Who is Dani McTassney? Dani learned early how to turn a sketch into a chair. At Nils Holger Moormann, one of Germany’s most unconventional furniture designers, she took on responsibility right after graduation: finding suppliers, coordinating production, collaborating with designers like Konstantin Grcic, Kurt Thut, and Hannes Wettstein — discussing, traveling, celebrating. A world full of ideas taking shape.
But at some point, she realized she hadn’t yet found her own form.
The Connector
If you ask Dani today who she is, she doesn’t give you a job title. She says: a connector. Someone who works in the background, who listens closely, who recognizes possibilities — not to stand in the spotlight herself, but so others can grow. She didn’t choose this role. She discovered it in herself.
In design, she lived it out for a long time. International networks, projects, sponsorships — she knows how to bring people together and keep ideas in motion. But gradually, her interests shifted. No longer materials, functions, products. But people. How they live. How they show themselves. How they figure out who they really are.
The question she used to ask of objects, she now asked of herself.
The Quiet New Beginnings
When asked about turning points, Dani mentions several — starting her career, taking on new tasks, international experience. But then she corrects herself, in a way. The real changes, she says, were different. Quieter. Inward.
“I think the real new beginnings don’t happen on the outside, but usually quietly within — in the moment when you start becoming more and more yourself.”
What that means can’t be summed up in one sentence. This realization isn’t something you can read about. Dani functioned for a long time — achieved goals, met expectations, showed up. On the surface, she never lacked confidence. The real challenge lay elsewhere: meeting herself honestly. Many things were feelings for a long time, she says, and for a long time she pushed them away.
Today she describes her life path as divided — career on one side, personal development on the other. Some realizations come late. Some are uncomfortable. Some are painful. But often it’s these very ones that are most honest.
Freedom Begins Within
In conversation, one word keeps returning: freedom. Not as an absence of obligations. Not as the ability to do anything. But as something very specific: no longer having to live against yourself.

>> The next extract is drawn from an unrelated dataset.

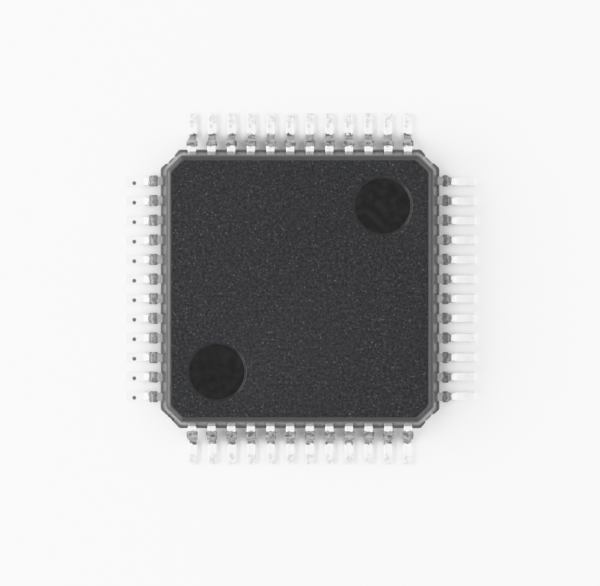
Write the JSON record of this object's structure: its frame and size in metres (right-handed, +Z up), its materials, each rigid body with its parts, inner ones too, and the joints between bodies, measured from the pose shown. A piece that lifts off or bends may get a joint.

Creativity has taken on a new meaning for her in this context. Before: new ideas, new solutions, new forms. Now: the courage to change yourself. To leave old paths behind. To give your own life a direction that is truly your own.
“For me, creating beautiful things is only part of creativity,” she says. “A large part is openness, awareness, and personal development.”
It sounds like a life motto. Maybe it is.
A More Human World
Dani’s thoughts rarely circle around herself for long. The conversation keeps landing on society — on how we treat each other, on openness, on what separates or connects people.
She experiences Germany as a country that has become more open, but is often still uncertain. Where people reflect on themselves and are emotionally accessible, she finds openness. Where rigid roles and expectations dominate, uncertainty arises — sometimes fear.
Her personal utopia isn’t about technology or prosperity.
“I hope that people make their decisions less out of fear or ideology — and more out of humanity.” A world where differences are normal. Where nobody gets judged right away. Where inner values matter more than outward appearance. That sounds simple. It isn’t.
Arrived
Finally, the question: What are you discovering about yourself right now? Dani answers without hesitation: “Peace. I’m finally here.” There are sentences you believe right away. This is one of them. Not because it sounds grand, but because it’s so clear — so precise, so matter-of-factly said. Asked how she’s really doing, she answers: “For the first time in a very long time: really well.”
And what should the world know about her in a hundred years?
Dani laughs. She hopes that someday someone will say: “Dani — she was quite a character, and at the same time a true original.”
Anyone who meets her senses: that’s exactly what someone will say.